Since your ndarray contains only 0 and 1, you can use sum() to get the occurrence of 1s and len()-sum() to get the occurrence of 0s.

num_of_ones = sum(array)
num_of_zeros = len(array)-sum(array)

For generic entries:

x = np.array([11, 2, 3, 5, 3, 2, 16, 10, 10, 3, 11, 4, 5, 16, 3, 11, 4])
n = {i:len([j for j in np.where(x==i)[0]]) for i in set(x)}
ix = {i:[j for j in np.where(x==i)[0]] for i in set(x)}

Will output a count:

{2: 2, 3: 4, 4: 2, 5: 2, 10: 2, 11: 3, 16: 2}

And indices:

{2: [1, 5],
3: [2, 4, 9, 14],
4: [11, 16],
5: [3, 12],
10: [7, 8],
11: [0, 10, 15],
16: [6, 13]}

If you don't want to use numpy or a collections module you can use a dictionary:

d = dict()
a = [0, 0, 0, 1, 0, 1, 1, 0, 0, 0, 0, 1]
for item in a:
    try:
        d[item]+=1
    except KeyError:
        d[item]=1

result:

>>>d
{0: 8, 1: 4}

Of course you can also use an if/else statement. I think the Counter function does almost the same thing but this is more transparant.

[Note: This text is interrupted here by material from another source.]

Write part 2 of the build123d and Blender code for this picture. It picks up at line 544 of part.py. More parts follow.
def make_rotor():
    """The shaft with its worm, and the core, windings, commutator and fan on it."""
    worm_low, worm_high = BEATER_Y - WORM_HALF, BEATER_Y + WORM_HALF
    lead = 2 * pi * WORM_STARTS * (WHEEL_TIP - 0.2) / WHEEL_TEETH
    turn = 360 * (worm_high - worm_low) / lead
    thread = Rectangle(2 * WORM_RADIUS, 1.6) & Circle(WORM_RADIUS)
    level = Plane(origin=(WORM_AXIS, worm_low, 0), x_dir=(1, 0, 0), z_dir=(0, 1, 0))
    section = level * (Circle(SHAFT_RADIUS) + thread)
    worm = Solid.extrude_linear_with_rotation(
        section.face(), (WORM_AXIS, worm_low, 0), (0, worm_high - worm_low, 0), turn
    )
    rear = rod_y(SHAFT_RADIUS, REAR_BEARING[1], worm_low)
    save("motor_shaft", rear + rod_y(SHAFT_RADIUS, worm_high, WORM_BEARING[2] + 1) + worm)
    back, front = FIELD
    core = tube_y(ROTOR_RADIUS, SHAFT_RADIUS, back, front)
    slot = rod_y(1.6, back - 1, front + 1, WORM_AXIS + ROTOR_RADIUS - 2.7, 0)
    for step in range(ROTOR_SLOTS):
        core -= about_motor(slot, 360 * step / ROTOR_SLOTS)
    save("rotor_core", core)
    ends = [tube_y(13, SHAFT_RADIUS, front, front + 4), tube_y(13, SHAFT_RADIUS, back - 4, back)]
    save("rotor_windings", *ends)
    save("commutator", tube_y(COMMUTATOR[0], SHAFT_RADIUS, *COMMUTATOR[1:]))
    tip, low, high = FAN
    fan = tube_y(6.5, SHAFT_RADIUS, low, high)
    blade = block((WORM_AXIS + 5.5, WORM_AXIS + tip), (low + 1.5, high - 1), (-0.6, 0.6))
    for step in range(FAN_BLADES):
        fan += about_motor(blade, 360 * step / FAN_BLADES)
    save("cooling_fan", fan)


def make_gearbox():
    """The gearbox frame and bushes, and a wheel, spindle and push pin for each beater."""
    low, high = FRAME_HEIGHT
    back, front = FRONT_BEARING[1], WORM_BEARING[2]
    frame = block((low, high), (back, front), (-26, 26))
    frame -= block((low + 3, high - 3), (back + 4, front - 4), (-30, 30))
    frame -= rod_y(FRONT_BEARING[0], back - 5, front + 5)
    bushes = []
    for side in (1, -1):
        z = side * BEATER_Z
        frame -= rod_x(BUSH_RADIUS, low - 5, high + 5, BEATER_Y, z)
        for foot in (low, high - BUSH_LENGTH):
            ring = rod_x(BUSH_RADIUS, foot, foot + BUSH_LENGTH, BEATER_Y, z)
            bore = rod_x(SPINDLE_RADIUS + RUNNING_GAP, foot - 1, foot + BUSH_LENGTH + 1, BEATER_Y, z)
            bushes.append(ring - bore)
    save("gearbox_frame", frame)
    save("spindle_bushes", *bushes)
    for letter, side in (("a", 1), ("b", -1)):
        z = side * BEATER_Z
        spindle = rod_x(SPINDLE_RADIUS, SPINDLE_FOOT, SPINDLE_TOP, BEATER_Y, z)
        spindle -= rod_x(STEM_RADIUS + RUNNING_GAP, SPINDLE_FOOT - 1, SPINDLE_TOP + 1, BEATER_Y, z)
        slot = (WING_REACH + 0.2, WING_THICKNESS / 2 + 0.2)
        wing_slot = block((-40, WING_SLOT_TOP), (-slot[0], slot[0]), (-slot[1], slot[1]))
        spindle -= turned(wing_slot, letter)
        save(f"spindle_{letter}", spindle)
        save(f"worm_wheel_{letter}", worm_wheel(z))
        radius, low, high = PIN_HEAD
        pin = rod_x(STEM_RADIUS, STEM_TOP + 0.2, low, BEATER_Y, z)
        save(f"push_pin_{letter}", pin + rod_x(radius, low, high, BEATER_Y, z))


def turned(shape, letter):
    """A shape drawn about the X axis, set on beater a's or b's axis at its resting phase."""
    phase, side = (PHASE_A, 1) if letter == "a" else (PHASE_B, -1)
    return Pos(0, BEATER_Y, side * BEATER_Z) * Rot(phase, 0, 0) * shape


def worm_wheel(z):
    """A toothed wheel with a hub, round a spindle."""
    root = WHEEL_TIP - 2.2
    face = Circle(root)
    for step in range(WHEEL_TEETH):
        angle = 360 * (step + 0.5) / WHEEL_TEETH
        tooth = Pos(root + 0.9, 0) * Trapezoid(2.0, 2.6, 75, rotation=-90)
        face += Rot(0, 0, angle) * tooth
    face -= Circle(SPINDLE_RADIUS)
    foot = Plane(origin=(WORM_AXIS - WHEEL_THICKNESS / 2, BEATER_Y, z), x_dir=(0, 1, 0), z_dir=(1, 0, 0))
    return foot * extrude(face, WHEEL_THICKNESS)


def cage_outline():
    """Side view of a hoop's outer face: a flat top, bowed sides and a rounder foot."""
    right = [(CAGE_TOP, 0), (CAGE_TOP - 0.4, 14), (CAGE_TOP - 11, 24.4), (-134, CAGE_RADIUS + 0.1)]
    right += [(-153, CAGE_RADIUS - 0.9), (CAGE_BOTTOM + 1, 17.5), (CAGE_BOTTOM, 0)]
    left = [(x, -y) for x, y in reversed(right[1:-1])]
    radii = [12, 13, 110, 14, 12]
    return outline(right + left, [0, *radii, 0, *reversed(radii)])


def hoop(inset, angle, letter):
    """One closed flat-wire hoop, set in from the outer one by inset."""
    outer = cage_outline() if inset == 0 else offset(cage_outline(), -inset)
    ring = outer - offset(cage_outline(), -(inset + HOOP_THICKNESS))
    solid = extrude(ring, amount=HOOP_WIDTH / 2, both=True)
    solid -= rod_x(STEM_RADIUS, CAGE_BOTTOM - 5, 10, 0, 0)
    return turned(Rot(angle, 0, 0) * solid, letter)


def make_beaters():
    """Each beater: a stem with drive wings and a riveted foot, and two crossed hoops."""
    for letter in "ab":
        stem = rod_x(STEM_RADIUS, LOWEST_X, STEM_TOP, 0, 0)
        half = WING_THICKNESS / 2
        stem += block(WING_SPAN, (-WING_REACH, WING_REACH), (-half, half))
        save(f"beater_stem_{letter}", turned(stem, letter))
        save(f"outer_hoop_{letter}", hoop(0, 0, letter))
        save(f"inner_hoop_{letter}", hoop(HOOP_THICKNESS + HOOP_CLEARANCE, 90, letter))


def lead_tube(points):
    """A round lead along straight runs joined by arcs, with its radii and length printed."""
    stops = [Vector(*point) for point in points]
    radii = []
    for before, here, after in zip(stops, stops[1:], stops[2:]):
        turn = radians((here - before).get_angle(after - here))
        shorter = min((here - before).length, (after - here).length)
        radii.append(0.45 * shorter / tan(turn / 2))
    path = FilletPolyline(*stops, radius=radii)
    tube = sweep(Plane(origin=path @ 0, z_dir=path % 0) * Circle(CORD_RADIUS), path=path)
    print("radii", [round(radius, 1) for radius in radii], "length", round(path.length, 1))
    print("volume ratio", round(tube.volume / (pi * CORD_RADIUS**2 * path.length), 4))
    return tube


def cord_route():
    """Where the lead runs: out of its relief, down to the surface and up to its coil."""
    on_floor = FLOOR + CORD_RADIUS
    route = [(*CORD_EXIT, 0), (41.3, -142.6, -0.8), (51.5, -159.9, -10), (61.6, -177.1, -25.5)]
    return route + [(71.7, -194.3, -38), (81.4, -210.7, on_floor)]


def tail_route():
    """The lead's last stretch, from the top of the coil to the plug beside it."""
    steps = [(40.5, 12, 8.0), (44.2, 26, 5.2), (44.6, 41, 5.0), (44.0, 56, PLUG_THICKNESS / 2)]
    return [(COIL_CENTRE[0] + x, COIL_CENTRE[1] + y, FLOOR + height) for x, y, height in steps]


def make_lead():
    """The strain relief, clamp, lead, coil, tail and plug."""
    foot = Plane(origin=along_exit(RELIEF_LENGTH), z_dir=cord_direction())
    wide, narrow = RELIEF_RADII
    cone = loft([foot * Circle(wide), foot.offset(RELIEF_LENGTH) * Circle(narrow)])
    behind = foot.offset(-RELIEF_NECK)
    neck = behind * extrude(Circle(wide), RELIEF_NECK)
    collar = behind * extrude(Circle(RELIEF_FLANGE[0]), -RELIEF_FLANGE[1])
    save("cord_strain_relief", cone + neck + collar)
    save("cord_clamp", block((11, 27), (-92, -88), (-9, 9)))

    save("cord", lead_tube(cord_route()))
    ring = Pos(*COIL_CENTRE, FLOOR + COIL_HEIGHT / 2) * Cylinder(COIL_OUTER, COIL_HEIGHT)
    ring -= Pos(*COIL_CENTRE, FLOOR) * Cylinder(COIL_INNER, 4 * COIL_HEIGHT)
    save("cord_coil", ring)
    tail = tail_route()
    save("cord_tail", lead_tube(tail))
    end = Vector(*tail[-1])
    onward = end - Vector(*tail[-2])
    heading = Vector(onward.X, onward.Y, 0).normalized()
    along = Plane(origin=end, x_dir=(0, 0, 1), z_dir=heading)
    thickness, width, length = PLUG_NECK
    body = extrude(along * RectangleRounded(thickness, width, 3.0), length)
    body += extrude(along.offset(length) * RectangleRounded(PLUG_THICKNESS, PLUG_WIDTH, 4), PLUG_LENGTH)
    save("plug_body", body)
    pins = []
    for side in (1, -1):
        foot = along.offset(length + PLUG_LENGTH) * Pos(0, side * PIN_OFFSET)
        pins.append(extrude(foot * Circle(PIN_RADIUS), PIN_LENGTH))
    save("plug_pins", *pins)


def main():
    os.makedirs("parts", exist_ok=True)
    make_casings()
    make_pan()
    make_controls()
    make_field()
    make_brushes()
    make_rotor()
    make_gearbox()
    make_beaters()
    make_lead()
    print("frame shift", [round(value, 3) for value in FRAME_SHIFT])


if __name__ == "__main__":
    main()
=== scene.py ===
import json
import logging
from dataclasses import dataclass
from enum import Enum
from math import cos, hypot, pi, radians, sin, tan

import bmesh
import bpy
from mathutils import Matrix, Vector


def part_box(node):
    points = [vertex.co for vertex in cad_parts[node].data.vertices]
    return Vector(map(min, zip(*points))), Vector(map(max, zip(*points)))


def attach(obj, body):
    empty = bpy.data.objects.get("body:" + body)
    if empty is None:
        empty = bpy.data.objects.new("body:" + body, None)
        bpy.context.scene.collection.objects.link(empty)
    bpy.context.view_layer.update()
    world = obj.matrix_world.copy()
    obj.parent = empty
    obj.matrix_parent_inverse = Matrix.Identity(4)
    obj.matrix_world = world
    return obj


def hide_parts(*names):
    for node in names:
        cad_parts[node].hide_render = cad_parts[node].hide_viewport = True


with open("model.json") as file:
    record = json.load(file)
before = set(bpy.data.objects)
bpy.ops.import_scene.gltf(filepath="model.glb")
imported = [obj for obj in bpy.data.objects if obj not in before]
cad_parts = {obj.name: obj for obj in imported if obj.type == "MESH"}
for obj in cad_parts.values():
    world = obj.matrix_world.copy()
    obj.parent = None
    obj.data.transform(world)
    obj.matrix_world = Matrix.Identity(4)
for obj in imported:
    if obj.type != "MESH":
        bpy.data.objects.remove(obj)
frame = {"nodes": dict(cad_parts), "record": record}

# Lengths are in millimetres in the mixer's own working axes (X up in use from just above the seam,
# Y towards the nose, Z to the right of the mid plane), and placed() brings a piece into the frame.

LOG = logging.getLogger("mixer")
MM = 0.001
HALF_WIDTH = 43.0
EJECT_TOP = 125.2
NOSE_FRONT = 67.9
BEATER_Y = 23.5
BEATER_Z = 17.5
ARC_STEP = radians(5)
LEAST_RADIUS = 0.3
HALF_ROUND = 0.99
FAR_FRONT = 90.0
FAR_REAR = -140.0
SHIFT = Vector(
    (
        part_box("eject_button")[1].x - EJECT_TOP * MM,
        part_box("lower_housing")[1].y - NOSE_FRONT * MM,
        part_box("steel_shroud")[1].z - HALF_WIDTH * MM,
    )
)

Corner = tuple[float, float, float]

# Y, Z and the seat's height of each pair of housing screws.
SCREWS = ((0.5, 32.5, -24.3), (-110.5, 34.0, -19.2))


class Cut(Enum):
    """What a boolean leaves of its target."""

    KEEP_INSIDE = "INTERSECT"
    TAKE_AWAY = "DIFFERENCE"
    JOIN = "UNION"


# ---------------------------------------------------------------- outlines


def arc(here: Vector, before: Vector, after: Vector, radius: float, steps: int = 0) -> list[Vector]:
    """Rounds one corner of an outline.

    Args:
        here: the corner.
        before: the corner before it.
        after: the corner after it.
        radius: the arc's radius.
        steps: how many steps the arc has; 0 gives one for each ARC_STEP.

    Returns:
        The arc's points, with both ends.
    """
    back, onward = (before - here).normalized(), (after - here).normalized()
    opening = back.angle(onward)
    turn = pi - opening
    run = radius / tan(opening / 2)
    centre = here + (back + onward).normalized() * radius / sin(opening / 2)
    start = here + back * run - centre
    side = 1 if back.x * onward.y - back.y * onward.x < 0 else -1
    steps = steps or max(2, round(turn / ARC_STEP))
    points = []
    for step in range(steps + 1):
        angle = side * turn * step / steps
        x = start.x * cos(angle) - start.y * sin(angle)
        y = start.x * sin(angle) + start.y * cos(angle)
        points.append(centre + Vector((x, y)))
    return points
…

here I have something, through which you can count the number of occurrence of a particular number: according to your code

count_of_zero=list(y[y==0]).count(0)

print(count_of_zero)

// according to the match there will be boolean values and according to True value the number 0 will be return

if you are dealing with very large arrays using generators could be an option. The nice thing here it that this approach works fine for both arrays and lists and you dont need any additional package. Additionally, you are not using that much memory.

my_array = np.array([0, 0, 0, 1, 0, 1, 1, 0, 0, 0, 0, 1])
sum(1 for val in my_array if val==0)
Out: 8

This funktion returns the number of occurences of a variable in an array:

def count(array,variable):
    number = 0
    for i in range(array.shape[0]):
        for j in range(array.shape[1]):
            if array[i,j] == variable:
                number += 1
    return number

Numpy has a module for this. Just a small hack. Put your input array as bins.

numpy.histogram(y, bins=y)

The output are 2 arrays. One with the values itself, other with the corresponding frequencies.